### Supplied data
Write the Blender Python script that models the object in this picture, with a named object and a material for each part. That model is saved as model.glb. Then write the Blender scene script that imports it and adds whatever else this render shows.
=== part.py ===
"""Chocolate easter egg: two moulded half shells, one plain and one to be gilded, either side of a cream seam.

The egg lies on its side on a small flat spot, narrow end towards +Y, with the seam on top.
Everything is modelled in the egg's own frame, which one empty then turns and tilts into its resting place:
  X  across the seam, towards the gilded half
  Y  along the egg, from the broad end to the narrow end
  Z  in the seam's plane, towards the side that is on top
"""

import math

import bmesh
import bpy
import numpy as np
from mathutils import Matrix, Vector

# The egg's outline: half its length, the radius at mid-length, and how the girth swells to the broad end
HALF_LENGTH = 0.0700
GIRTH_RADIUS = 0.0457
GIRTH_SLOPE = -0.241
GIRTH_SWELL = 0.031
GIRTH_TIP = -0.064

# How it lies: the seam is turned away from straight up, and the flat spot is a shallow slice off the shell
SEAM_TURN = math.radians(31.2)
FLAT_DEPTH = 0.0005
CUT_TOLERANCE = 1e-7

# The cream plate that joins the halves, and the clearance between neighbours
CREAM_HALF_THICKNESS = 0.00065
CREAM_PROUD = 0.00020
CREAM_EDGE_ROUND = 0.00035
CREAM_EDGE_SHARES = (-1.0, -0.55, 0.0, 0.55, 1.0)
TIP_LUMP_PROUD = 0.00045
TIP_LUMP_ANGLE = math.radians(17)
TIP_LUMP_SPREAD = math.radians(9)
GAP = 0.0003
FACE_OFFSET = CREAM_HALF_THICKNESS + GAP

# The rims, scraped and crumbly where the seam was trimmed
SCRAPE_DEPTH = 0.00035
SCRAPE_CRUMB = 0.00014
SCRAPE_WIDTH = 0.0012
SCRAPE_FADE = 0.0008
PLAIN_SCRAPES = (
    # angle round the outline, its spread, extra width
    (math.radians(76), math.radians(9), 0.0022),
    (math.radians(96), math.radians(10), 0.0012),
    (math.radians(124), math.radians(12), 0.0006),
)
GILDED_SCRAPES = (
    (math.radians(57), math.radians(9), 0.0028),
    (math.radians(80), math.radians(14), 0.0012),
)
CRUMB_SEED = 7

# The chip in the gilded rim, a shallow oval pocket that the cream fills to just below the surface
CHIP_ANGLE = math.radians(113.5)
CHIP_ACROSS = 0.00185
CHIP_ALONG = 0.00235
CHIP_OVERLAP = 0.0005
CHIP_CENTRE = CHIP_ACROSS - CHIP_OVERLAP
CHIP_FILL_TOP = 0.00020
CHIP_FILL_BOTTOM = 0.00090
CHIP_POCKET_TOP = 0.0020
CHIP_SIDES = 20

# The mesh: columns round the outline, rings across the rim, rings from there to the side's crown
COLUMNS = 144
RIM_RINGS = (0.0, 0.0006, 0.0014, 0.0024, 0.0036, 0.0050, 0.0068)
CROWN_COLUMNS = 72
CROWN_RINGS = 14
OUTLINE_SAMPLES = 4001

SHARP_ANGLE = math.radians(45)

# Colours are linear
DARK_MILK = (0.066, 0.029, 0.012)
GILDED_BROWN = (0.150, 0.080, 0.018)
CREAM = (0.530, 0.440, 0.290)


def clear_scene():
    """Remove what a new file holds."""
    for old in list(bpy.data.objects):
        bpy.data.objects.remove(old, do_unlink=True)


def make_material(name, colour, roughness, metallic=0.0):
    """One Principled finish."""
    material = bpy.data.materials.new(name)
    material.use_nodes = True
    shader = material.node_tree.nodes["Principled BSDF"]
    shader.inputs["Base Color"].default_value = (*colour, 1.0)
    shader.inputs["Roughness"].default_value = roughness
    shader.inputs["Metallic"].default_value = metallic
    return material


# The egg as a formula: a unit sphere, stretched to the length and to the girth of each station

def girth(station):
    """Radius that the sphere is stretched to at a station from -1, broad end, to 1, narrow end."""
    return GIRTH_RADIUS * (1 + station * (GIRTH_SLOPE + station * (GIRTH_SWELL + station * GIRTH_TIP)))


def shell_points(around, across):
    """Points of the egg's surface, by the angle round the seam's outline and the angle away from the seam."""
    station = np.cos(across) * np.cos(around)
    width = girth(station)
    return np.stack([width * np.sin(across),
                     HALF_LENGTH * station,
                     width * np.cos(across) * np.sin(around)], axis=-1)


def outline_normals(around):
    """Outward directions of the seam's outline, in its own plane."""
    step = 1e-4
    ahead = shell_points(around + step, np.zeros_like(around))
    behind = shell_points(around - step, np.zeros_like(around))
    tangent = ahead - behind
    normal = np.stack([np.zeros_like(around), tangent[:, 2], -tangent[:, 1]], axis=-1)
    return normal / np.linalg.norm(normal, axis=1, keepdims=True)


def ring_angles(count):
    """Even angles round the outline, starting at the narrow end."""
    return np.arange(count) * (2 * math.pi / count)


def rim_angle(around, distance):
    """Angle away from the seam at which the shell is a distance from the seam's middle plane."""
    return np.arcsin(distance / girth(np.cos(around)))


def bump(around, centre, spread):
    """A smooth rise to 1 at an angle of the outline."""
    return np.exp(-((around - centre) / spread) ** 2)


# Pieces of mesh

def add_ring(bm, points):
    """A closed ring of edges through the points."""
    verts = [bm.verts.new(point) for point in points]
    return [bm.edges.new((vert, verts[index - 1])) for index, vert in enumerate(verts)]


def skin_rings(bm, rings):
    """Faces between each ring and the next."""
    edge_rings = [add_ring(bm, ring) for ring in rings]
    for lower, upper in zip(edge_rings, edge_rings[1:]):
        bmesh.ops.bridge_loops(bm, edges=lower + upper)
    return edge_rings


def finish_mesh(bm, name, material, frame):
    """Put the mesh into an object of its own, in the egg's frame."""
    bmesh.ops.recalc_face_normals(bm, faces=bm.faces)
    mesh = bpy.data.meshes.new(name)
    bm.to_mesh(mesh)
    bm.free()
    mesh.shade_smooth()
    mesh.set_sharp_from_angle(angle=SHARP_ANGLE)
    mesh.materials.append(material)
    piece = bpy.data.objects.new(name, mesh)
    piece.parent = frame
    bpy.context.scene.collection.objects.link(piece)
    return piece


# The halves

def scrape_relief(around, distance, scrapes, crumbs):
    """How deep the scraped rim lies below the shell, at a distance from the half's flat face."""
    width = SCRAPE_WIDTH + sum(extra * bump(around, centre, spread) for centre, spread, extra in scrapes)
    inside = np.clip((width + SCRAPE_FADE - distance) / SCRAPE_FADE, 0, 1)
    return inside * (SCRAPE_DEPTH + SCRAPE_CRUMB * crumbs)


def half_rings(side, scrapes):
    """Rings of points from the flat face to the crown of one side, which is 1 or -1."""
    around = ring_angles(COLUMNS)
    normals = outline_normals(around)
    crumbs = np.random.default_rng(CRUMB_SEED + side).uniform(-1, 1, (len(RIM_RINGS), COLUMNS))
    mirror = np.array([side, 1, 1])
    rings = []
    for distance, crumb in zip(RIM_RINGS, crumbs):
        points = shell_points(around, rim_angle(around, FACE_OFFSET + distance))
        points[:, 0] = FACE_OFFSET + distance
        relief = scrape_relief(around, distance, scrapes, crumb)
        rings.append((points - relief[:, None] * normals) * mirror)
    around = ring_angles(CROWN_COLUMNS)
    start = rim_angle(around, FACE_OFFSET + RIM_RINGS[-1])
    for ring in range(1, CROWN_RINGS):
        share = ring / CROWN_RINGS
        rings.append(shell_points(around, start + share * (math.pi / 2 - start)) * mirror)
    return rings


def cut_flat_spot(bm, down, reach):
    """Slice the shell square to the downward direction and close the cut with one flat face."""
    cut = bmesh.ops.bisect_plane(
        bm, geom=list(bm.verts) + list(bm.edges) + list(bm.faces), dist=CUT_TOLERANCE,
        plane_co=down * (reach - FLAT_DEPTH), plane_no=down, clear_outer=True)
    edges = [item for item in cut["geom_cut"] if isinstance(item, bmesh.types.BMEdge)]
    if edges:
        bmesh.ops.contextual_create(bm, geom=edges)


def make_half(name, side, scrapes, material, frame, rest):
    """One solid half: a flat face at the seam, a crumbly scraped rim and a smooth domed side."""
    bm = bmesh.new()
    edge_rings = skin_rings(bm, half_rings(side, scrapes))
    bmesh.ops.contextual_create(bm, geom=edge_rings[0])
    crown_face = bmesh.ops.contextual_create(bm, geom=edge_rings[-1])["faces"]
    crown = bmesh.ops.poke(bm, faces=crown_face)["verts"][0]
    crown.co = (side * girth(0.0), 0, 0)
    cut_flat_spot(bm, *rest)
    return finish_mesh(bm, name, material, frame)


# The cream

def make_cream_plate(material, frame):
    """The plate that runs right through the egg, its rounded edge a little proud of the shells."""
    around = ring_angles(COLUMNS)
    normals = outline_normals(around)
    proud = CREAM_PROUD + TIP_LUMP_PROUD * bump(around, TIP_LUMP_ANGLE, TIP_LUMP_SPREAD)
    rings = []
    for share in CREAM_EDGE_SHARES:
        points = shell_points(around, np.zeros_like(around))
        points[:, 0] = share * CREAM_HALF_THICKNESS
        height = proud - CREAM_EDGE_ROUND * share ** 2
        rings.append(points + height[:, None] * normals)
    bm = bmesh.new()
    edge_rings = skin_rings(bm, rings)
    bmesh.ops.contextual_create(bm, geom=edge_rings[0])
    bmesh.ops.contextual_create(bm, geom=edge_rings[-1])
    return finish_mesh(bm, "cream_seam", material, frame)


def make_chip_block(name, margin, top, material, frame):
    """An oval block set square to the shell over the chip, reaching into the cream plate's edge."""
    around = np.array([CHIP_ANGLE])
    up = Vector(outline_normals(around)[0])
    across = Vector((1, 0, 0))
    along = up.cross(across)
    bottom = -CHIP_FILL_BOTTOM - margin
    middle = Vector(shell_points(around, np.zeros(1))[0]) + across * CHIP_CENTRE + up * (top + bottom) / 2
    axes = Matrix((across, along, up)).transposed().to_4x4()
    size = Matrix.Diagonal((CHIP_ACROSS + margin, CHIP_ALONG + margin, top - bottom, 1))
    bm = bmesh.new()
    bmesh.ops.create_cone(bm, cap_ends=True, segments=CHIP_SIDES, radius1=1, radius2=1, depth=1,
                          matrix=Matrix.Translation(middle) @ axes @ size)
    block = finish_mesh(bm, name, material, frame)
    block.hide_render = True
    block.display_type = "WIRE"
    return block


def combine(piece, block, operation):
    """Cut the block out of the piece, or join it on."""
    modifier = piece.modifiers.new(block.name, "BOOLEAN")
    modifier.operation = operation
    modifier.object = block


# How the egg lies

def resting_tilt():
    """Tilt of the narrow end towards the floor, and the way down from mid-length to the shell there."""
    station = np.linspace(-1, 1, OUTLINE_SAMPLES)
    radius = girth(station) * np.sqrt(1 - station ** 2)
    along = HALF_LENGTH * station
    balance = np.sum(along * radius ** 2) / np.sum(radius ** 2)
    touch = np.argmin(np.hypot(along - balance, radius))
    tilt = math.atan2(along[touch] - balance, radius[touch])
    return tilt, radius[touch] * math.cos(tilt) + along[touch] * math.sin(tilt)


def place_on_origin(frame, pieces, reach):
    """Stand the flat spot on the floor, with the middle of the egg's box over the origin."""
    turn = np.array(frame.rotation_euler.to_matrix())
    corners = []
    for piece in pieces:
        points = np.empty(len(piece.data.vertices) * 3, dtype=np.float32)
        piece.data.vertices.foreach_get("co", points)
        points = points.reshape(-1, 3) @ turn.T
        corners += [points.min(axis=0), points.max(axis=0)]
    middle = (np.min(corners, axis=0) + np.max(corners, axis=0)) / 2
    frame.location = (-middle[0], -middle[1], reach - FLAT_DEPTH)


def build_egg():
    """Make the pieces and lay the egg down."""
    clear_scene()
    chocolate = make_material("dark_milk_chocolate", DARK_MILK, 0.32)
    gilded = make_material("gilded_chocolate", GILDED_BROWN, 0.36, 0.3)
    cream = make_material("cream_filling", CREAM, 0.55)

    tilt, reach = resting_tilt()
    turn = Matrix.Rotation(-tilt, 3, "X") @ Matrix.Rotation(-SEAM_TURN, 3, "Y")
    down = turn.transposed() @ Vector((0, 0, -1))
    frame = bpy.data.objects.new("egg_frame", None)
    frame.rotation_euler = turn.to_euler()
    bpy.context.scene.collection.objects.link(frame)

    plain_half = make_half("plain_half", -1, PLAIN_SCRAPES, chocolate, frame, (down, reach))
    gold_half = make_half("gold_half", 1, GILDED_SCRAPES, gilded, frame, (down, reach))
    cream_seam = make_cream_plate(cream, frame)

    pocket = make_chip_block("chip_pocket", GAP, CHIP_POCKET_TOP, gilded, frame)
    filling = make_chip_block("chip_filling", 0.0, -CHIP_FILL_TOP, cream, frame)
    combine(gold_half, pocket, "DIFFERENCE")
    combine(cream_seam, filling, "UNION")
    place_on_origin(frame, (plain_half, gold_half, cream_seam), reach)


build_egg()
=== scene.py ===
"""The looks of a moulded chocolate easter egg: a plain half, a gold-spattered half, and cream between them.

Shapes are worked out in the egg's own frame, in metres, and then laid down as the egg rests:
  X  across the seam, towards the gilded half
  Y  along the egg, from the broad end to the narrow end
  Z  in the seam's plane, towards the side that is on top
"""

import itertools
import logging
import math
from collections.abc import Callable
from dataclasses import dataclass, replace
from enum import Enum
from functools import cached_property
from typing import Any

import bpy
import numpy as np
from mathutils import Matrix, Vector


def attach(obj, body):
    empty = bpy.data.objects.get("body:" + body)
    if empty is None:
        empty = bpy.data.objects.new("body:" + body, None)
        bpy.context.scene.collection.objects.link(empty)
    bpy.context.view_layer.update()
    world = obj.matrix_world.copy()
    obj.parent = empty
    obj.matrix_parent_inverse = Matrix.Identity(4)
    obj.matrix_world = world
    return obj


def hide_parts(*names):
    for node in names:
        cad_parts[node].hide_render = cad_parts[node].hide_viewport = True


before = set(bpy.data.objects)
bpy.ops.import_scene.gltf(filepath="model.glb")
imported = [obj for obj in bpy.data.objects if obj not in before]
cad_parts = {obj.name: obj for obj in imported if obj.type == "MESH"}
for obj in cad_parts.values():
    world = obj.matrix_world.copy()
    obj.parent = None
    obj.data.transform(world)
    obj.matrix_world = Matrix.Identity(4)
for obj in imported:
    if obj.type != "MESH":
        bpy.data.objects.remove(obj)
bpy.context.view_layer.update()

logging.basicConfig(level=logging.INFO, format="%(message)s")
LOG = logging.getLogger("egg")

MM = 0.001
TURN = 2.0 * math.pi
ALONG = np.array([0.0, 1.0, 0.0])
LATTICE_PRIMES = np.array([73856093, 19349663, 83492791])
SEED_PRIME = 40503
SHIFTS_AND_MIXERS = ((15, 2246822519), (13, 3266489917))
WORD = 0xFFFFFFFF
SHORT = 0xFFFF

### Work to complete
Nothing but the lines from the one with "chocolate, frame, (down, reach))" through the one with "cream between them." should be repeated, and each exactly.

### Full solution
    plain_half = make_half("plain_half", -1, PLAIN_SCRAPES, chocolate, frame, (down, reach))
    gold_half = make_half("gold_half", 1, GILDED_SCRAPES, gilded, frame, (down, reach))
    cream_seam = make_cream_plate(cream, frame)

    pocket = make_chip_block("chip_pocket", GAP, CHIP_POCKET_TOP, gilded, frame)
    filling = make_chip_block("chip_filling", 0.0, -CHIP_FILL_TOP, cream, frame)
    combine(gold_half, pocket, "DIFFERENCE")
    combine(cream_seam, filling, "UNION")
    place_on_origin(frame, (plain_half, gold_half, cream_seam), reach)


build_egg()
=== scene.py ===
"""The looks of a moulded chocolate easter egg: a plain half, a gold-spattered half, and cream between them.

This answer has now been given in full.